Validate clusters with volume and price action. Increased volume or a candlestick pattern like a pin bar or engulfing bar at the cluster adds conviction. On SPY, a Fibonacci cluster near 420.50 might coincide with a volume spike of 3 million shares, signaling institutional interest.

Clusters work best in trending markets with clear swings. They fail or produce false signals during low volatility or sideways consolidation. For example, during a narrow 5-point range in CL crude oil futures, Fibonacci clusters lose predictive power because price oscillates without directional conviction.

Worked Trade Example: TSLA

TSLA shows a strong uptrend from 650 to 750 over two days. On the 1-hour chart, plot a Fibonacci retracement from 650 (swing low) to 750 (swing high). The 50% retracement lies at 700. On the 15-minute chart, plot a retracement from 720 to 740. The 61.8% retracement on this smaller swing is 700.50. These two levels form a cluster between 700 and 700.50.

Price pulls back to this cluster on heavy volume of 5 million shares traded in 30 minutes. Enter a long position at 700.25. Place a stop loss 10 points below at 690.25, just under the 61.8% retracement of the daily swing at 690.50. Set a target at 740, the recent swing high. The risk is $10 per share, and the reward is $39.75, yielding a 3.97:1 risk-reward ratio.

Price bounces off the cluster zone, advancing to 740 in three trading sessions. The cluster provided a low-risk entry with a clear stop and target. This trade works because the cluster aligns with strong volume and a confirmed uptrend. It fails if price breaks below the cluster with volume exceeding 6 million shares, indicating institutional selling pressure.

When Fibonacci Clusters Fail

Clusters lose effectiveness in choppy markets without directional bias. For example, in GC gold futures, a Fibonacci cluster near 1,950 coincides with a 10-day consolidation range between 1,940 and 1,960. Price repeatedly tests the cluster but fails to sustain moves beyond it.

Clusters also fail when news events disrupt technical patterns. On AAPL earnings day, a Fibonacci cluster at $170 loses significance as price gaps 5% higher at open. The cluster’s predictive value diminishes when fundamental catalysts override technical signals.
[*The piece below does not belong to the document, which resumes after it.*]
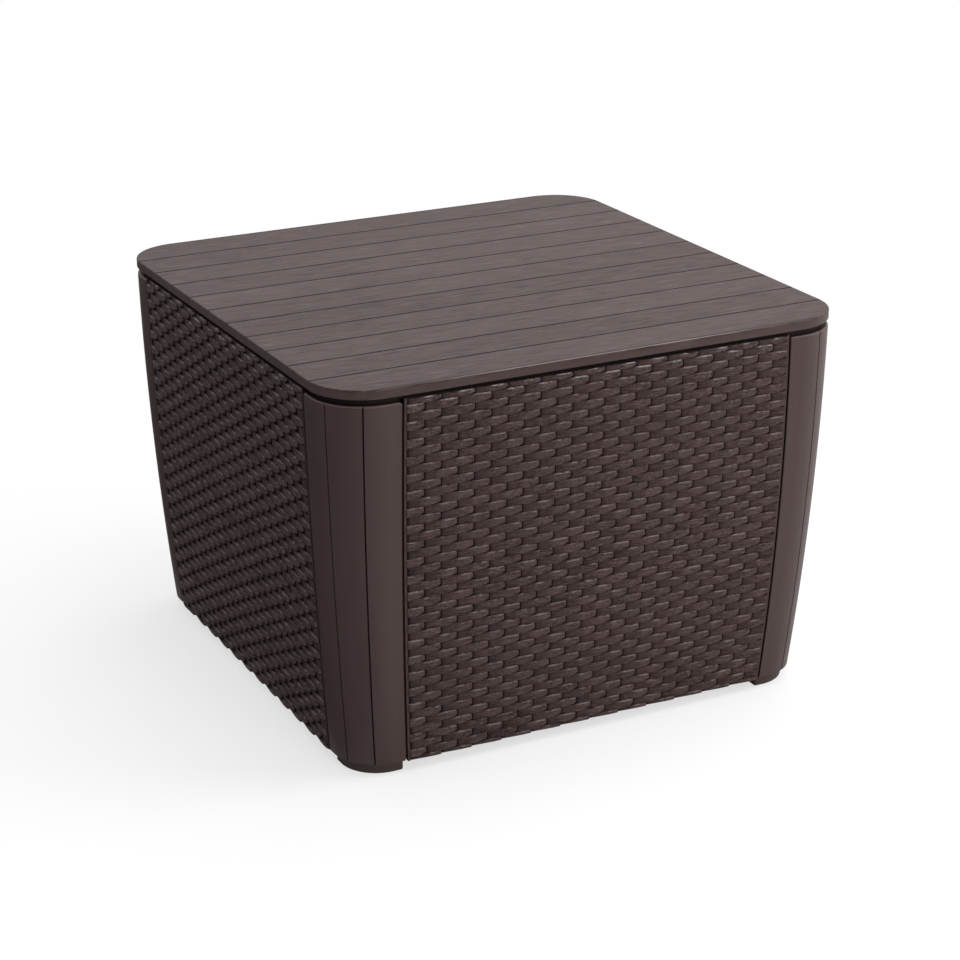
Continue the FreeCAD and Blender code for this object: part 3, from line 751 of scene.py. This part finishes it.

Another failure point occurs when clusters form on unreliable swings. Using small price moves under 0.5% range on low-volume stocks creates weak clusters. The lack of institutional participation reduces cluster reliability.

Traders must combine cluster analysis with volume, price action, and market context. Clusters serve as zones of interest, not guaranteed reversal points. Always manage risk with appropriate stops and position sizing.

Practical Tips for Using Fibonacci Clusters

  1. Use clusters with at least two overlapping Fibonacci levels from different timeframes.
  2. Confirm clusters with volume spikes exceeding the 20-period average by 30% or more.
  3. Avoid clusters during earnings announcements, economic data releases, or geopolitical events.
  4. Set stops just beyond the cluster boundaries, typically 5 to 15 ticks away depending on instrument volatility.
  5. Target recent swing highs or lows for exits to maintain favorable risk-reward ratios above 2:1.
  6. Monitor clusters on liquid instruments like ES, NQ, SPY, AAPL, TSLA, CL, and GC for tighter spreads and reliable volume data.

Key Takeaways:

  • Fibonacci clusters form when multiple Fibonacci levels from different timeframes converge within a narrow price range, creating zones of supply or demand.
  • Clusters gain strength with more overlapping levels and confirmation from volume and price action.
  • Use clusters in trending markets with clear swings; they fail during low volatility, choppy conditions, or major news events.
  • Enter trades near clusters with stops just beyond the zone and targets at recent swing points for risk-reward ratios above 2:1.
  • Combine cluster analysis with volume, market context, and strict risk management for consistent day trading results.